Monday 15 November 2010

Reading and writing

I still feel a moment of 'they're reading our books over there' parochial pride when I see New Zealand children's and YA authors getting mentioned in international magazines and blogs. In this piece on returning to reading YA fiction, American writer Elizabeth Bachner bookends her article with observations on Margaret Mahy's The Changeover

In the beginning of Margaret Mahy’s The Changeover, a teenage girl in New Zealand, Laura, picks up a bottle of shampoo called Paris. There’s a picture on it, of a lovely girl with the Eiffel Tower behind her bare shoulder, but the label is forced to tell the truth in tiny print: “Made in New Zealand, it said, Wisdom Laboratories, Paraparaumu.”

Just for a moment Laura had a dream of washing her hair and coming out from under the shower to find that she was not only marvelously beautiful but transported to Paris. However, there was no point in washing her hair if she were only going to be moved as far as Paraparaumu. Besides, she knew her hair would not dry in time for school, and she would spend half the morning with chilly ears. These were facts of everyday life, and being made in New Zealand was another. You couldn’t really think your way into being another person with a different morning ahead of you, or shampoo yourself into a beautiful city full of artists drinking wine and eating pancakes cooked in brandy.

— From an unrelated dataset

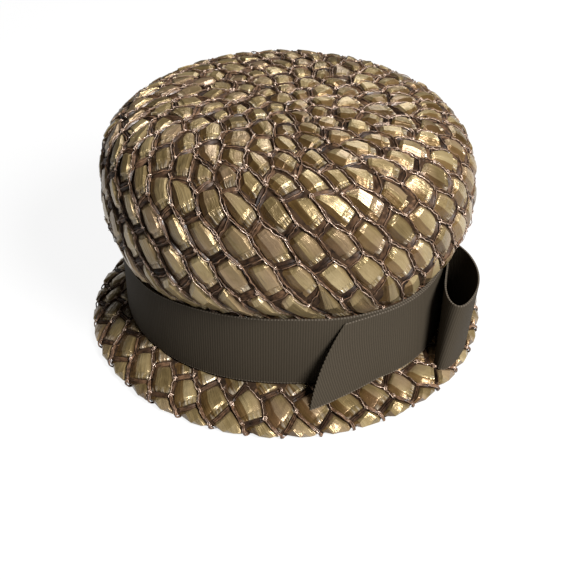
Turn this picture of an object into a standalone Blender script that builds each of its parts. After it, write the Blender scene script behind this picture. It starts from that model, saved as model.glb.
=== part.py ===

If I need a good blow-out, I pick up Cormac McCarthy's All the Pretty Horses. McCarthy's fatalism - his utter refusal to give you an easy ending - and his sparse, diamond-hard writing leaves me undone every time. So naturally, I'm inclined to disagree with Allen Barra over his argument that Larry McMurty's Lonesome Dove is a better Western than McCarthy's Blood Meridian. Then I recall that I haven't read either book, and update my Goodreads to-read list.*

Lev Grossman, author and Time magazine's book critic, blogs about the two kinds of writers: soloists and thieves. I wonder if this applies to artists as well? I know some artists who are particularly porous, and going to a new show is an experiment in guessing what they've been looking at recently.

I don’t understand how the Soloists do it. It’s like they’re sailing across the Atlantic without instruments — coolly, no map, no reference points, just navigating by the feel of the tiller. The Soloists I know avoid other novels like the plague when they’re writing. It’s like reading them will pollute their pure bloodlines or something.

As a Thief, I don’t have that need for purity. But I would give anything for that sense of absolute direction. Like perfect pitch — Soloists don’t need to tune to anything. To go back to the navigation metaphor, I’m constantly checking my GPS and taking sextant readings and heaving the log and shooting azimuths and God knows what else, just to make sure I haven’t wandered off the map into some bizarre territory where I’ve forgotten that sentences are supposed to have verbs in them or something.

In the New Republic, Elizabeth D. Samet writes about using Sherlock Holmes to teach first-year students at West Point. Samet is trying to tell her students that the knowledge they already have is importnant, and that the knowledge that they pick up as they move through life will be useful in unexpected ways:

I’ve taken to visiting 221B Baker Street on the first day of class because I can’t think of anyone who leverages knowledge more effectively.

I ask my students to read a passage near the beginning of A Study in Scarlet (the detective’s first appearance), in which Dr. Watson vainly attempts to itemize precisely what Holmes knows: next to nothing about literature, philosophy, astronomy, and politics; “practical” but idiosyncratic facts of botany, geology, anatomy, and British law; the most minute details of chemistry and “sensational literature.” After concluding his list by noting that Holmes not only “plays the violin well” but is also “an expert singlestick player, boxer, and swordsman,” Watson throws it into the fire “in despair” of ever figuring out what kind of profession could possibly require this eclectic catalogue of “accomplishments.”

Finally, two medical memoirs:


*Has anyone else ever been put off reading Lonesome Dove because the title sounds too like The Thorn Birds and you're still recovering from the you-knew-it-was-wrong-even-at-the-time pleasure of reading the latter in your early teens? Anyone?